I have some interpolation code that can wander off the edge of our defined data, and I'm trying to determine whether it's faster to check for NaNs (or some other sentinel value) here there and everywhere, or just at convenient points.

Yes, I will benchmark my particular case (it could be dominated by something else entirely, like memory bandwidth), but I was surprised not to see a concise summary somewhere to help with my intuition.

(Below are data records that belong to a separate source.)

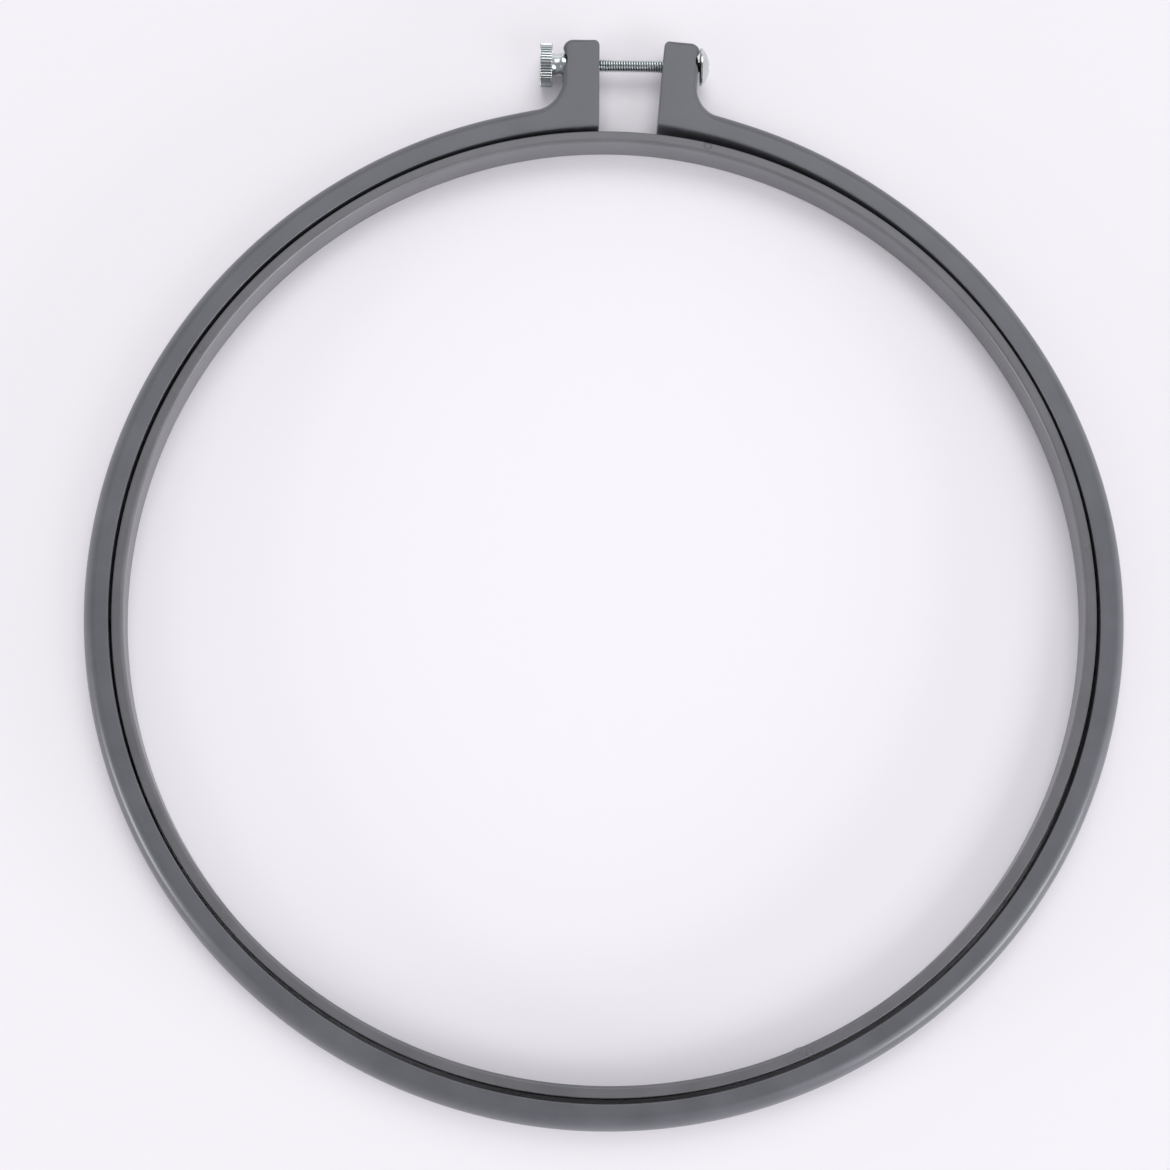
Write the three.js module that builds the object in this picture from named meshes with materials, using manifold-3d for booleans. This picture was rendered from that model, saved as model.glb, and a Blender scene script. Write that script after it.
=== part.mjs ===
// Embroidery hoop, 25 cm across, lying flat with its clamp at +Y. Millimetres, +Z up.
// A plain inner ring sits loosely in a split outer ring. A screw joins the outer ring's two
// ears, and the knurled nut on its end draws them together to grip the cloth. The clamp is slack:
// both ends of the outer ring spring outwards, the right one further, so the screw lies askew.
import * as THREE from 'three';
import { mergeVertices } from 'three/addons/utils/BufferGeometryUtils.js';
import Module from 'manifold-3d';

const wasm = await Module();
wasm.setup();

// Outer ring
const outerRadius = 125;
const outerWall = 6.2;
const ringHeight = 10;
const crownDepth = 3;
const sharpEdge = 0.3;
const relaxAngle = 62;
const relaxRadius = 5;
const endLift = 0.5;

// Inner ring
const ringClearance = 0.65;
const innerWall = 3.15;
const innerEdgeRadius = 1;
const innerShift = 0.45;

// Ears of the outer ring
const earGap = 15.8;
const earSplay = 2.35;
const earThickness = 9;
const earAboveScrew = 4.95;
const earInnerCorner = 1.3;
const earOuterCorner = 3;
const earSweep = 6;
const earEdge = 0.8;
const screwBeyondRing = 13.05;
const pocketDiameter = 9.7;
const pocketDepth = 1.15;
const endInset = 0.05;
const rootInset = 0.4;
const rootTaper = 12;

// Screw
const screwDiameter = 3.15;
const screwLength = 38.1;
const screwTipChamfer = 0.5;
const headDiameter = 9.4;
const headHeight = 2;
const headRim = 0.4;

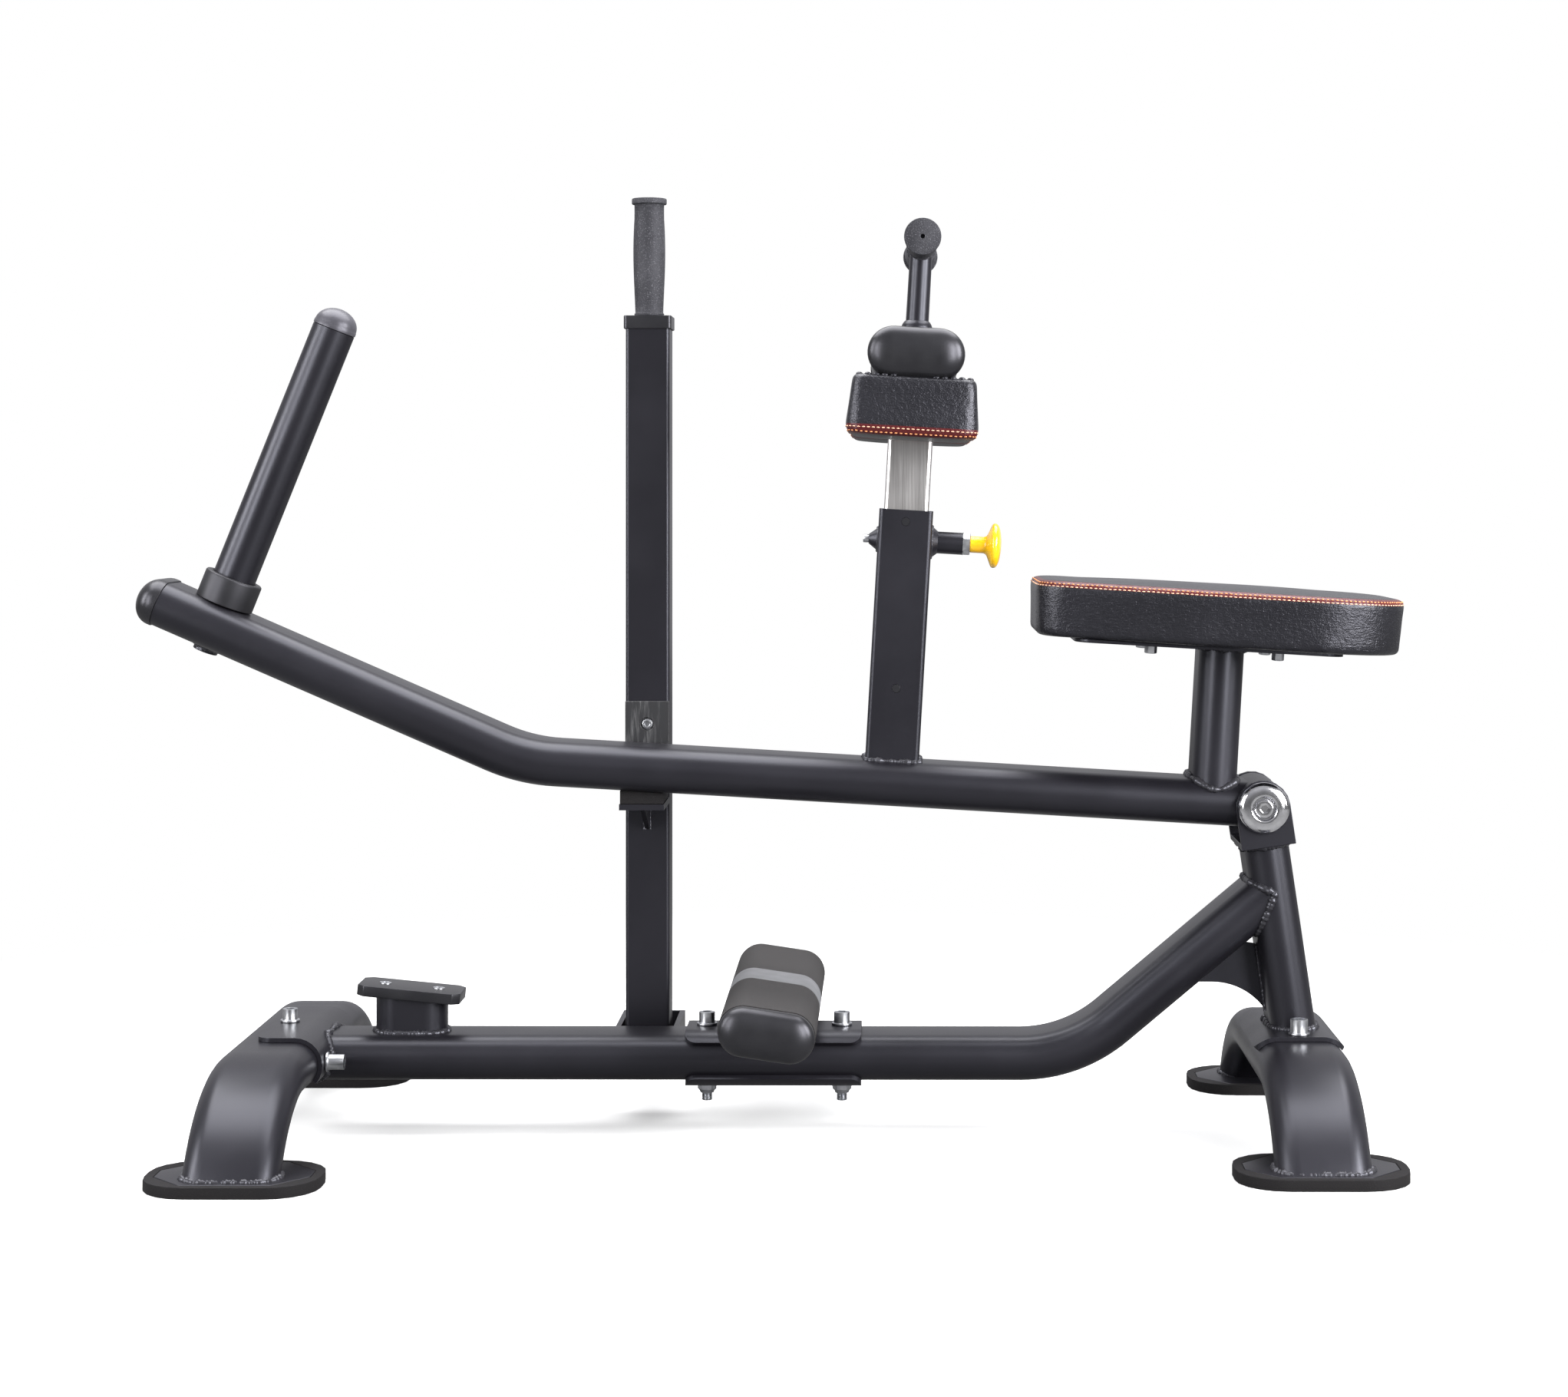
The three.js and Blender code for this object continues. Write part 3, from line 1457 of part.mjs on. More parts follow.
// The catch post, standing on its pivot bolt behind the arm.
function catchPost() {
  const half = catchPostSize / 2;
  const floor = -catchPostFoot;
  const top = catchPostTop - catchPivotHeight;
  const level = (height) => height - catchPivotHeight;
  const near = -half;
  const tube = prism(
    "z",
    roundedOutline(rectangle(catchPostSize, catchPostSize), catchPostCorner),
    floor,
    top,
  );
  const gripFoot = top + catchCapTop + 2 * seatGap;
  const gripRod = rod("z", catchRodRadius, top - cutOverrun, gripFoot + catchGripSocket - seatGap);
  const shelfEdge = -shelfAhead - catchPostY;
  const shelf = block(
    [-half, shelfEdge, level(shelfBottom)],
    [half, near + catchPostCorner, level(shelfTop)],
  );
  const finReach = (near - shelfEdge) * 0.85;
  const fin = prism(
    "x",
    [
      [near + catchPostCorner, level(shelfBottom) - shelfFinHeight],
      [near + catchPostCorner, level(shelfTop)],
      [near - finReach, level(shelfBottom) + shelfThickness / 2],
      [near - finReach, level(shelfBottom)],
      [near, level(shelfBottom) - shelfFinHeight],
    ],
    -shelfFinThickness / 2,
    shelfFinThickness / 2,
  );
  const pivotBore = rod("x", catchBoltRadius + boreClearance, -catchPostSize, catchPostSize);
  const post = cut(join(tube, gripRod, shelf, fin), pivotBore);
  const cushionTop = (x) => level(armUnderside(catchBack + x) - seatGap);
  const pad = cushionEnd;
  const cushionBlock = prism(
    "y",
    [
      [-pad, level(shelfTop) + seatGap],
      [pad, level(shelfTop) + seatGap],
      [pad, cushionTop(pad)],
      [-pad, cushionTop(-pad)],
    ],
    shelfEdge,
    near - wearPlateThickness - 2 * seatGap,
  );
  const wearBack = near - seatGap;
  const wearPlate = cut(
    block(
      [-half, wearBack - wearPlateThickness, level(wearPlateBottom)],
      [half, wearBack, level(wearPlateTop)],
    ),
    rod(
      "y",
      wearScrewRadius,
      wearBack - wearPlateThickness - cutOverrun,
      wearBack - wearPlateThickness + wearScrewDepth,
    ).translate(0, 0, level(wearPlateTop) - wearScrewDrop),
  );
  const capSkirt = top + catchCapTop + seatGap - catchCapHeight;
  const cap = cut(
    prism(
      "z",
      roundedOutline(rectangle(catchCapSize, catchCapSize), catchPostCorner),
      capSkirt,
      capSkirt + catchCapHeight,
    ),
    prism(
      "z",
      roundedOutline(
        rectangle(catchPostSize + 2 * seatGap, catchPostSize + 2 * seatGap),
        catchPostCorner,
      ),
      capSkirt - cutOverrun,
      top + seatGap,
    ),
    rod("z", catchRodRadius + seatGap, top - cutOverrun, top + catchCapHeight + cutOverrun),
  );
  const foot = { radius: gripRadius, length: gripFlangeLength / 2, waist: catchGripBase };
  const grip = handGrip(catchGripLength, catchRodRadius + seatGap, catchGripSocket, foot, 0);
  const made = group(
    piece("catch_post", post, blackPaint),
    piece("catch_cushion", cushionBlock, rubber),
    piece("wear_plate", wearPlate, blackPlastic),
    piece("catch_post_cap", cap, blackPlastic),
    piece("catch_grip", grip.translate(0, 0, gripFoot), gripRubber),
  );
  made.position.set(catchBack, catchPostY, catchPivotHeight);
  return made;
}

const machine = group(
  baseFrame(),
  bumper(),
  footrest(),
  catchBracket(),
  armPivot(),
  leverArm(),
  catchPost(),
);

// The part's origin is under the middle of its extent, on the floor.
const extent = new THREE.Box3().setFromObject(machine, true);
const middle = extent.getCenter(new THREE.Vector3());
machine.position.set(-middle.x, -middle.y, -extent.min.z);

const part = group(machine);
part.name = "seated_calf_raise_machine";
export default part;
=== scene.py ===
"""Looks of a plate-loaded seated calf raise machine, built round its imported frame."""

import json
import logging
import math
from collections.abc import Sequence
from dataclasses import dataclass, field
from enum import Enum

import bmesh
import bpy
from mathutils import Matrix, Vector
from mathutils.bvhtree import BVHTree

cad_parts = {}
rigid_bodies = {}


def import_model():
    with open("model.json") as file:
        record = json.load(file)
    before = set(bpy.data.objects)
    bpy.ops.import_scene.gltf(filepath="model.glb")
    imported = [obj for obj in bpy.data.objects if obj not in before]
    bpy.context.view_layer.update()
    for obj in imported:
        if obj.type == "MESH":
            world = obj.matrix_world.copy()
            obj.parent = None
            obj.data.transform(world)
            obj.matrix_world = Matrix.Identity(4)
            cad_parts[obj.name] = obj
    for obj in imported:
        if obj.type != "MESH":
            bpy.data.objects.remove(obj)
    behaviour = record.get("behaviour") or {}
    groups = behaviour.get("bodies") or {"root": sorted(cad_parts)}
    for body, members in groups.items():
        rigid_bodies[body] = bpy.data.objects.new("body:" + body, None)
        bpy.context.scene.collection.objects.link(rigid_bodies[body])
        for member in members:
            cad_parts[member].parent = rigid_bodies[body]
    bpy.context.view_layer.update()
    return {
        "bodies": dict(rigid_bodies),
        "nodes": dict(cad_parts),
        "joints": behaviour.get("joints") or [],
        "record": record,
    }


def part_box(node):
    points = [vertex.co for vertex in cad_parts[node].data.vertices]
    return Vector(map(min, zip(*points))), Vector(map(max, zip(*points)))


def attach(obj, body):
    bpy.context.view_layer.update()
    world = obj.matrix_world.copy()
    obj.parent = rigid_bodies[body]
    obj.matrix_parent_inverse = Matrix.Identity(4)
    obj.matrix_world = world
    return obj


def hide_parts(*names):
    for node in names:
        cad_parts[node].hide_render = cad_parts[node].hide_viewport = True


LOG = logging.getLogger("calf_raise")
MM = 0.001
TO_METRES = Matrix.Scale(MM, 4)

Colour = tuple[float, float, float]
Mesh = bmesh.types.BMesh
Outline = list[tuple[float, float]]
Seam = tuple[Sequence[Vector], bool]  # points in mm, and whether the last joins the first


def at(x: float = 0.0, y: float = 0.0, z: float = 0.0) -> Matrix:
    """A shift in millimetres."""
    return Matrix.Translation((x, y, z))


def tilt(degrees: float, axis: str) -> Matrix:
    """A turn about an axis."""
    return Matrix.Rotation(math.radians(degrees), 4, axis)


# Driving sizes in mm and radians, with the origin on the floor below the machine's middle
TUBE_WIDTH = 100.0
TUBE_HEIGHT = 50.0
TUBE_ROUND = TUBE_HEIGHT / 2  # radius of its round sides
TUBE_FLAT = TUBE_WIDTH / 2 - TUBE_ROUND  # from its middle to the centre of a round side
BASE_Z = 84.0  # axis of the base tube
LEG_Z = 88.0  # axis of both legs at their middle
LEG_BEND = 180.0
PLATE_TOP = 12.3  # of the foot plates
SADDLE_TOP = 118.6
UPRIGHT_FOOT = 118.3  # where the upright's axis starts
FRONT_LEG_X = -536.72
REAR_LEG_X = 583.28
BUMPER_X = FRONT_LEG_X + 137.0
CATCH_X = FRONT_LEG_X + 396.0
FOOTREST_X = FRONT_LEG_X + 543.0
CROSSBAR_HALF = 213.0  # half length of the crossbar's tube and of the footrest's
PIVOT = Vector((546.78, 0.0, 364.5))
REST_ANGLE = math.radians(3.3)
INCLINE_ANGLE = math.radians(20.2)
UPRIGHT_LEAN = math.radians(-8.4325)
KNEE_REACH = 411.0  # from the pivot along the arm
BEND_REACH = 820.0  # from the pivot to the arm's bend
HORN_REACH = 381.0  # from the arm's bend
HORN_FOOT = 25.3  # above the axis of the arm's inclined end
SEAT_X = -61.0  # middle of the seat on the arm
SEAT_Z = 176.5  # underside of the seat
POST_X = -52.0  # middle of the seat post on the arm
PIN_Z = 270.0  # the pull pin above the arm
PAD_Z = 440.7  # board of the thigh pads
CROSSBAR_Z = 470.0
HANDLE_Z = 599.0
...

I'll be doing this from the CLR, if it makes a difference as to the flavor of NaNs generated.

+4  A: 

For what it's worth, using the SSE instruction mulsd with NaN is pretty much exactly as fast as with the constant 4.0 (chosen by a fair dice roll, guaranteed to be random).

This code:

for (unsigned i = 0; i < 2000000000; i++)
{
    double j = doubleValue * i;
}

generates this machine code (inside the loop) with clang (I assume the .NET virtual machine uses SSE instructions when it can too):

movsd     -16(%rbp), %xmm0    ; gets the constant (NaN or 4.0) into xmm0
movl      -20(%rbp), %eax     ; puts i into a register
cvtsi2sdq %rax, %xmm1         ; converts i to a double and puts it in xmm1
mulsd     %xmm0, %xmm1        ; multiplies xmm0 (the constant) with xmm1 (i)
movsd     %xmm1, -32(%rbp)    ; puts the result somewhere on the stack

And with two billion iterations, the NaN (as defined by the C macro NAN from <math.h>) version took about 0.017 less seconds to execute on my i7. The difference was probably caused by the task scheduler.

So to be fair, they're exactly as fast.

zneak
+1 for measuring instead of guessing!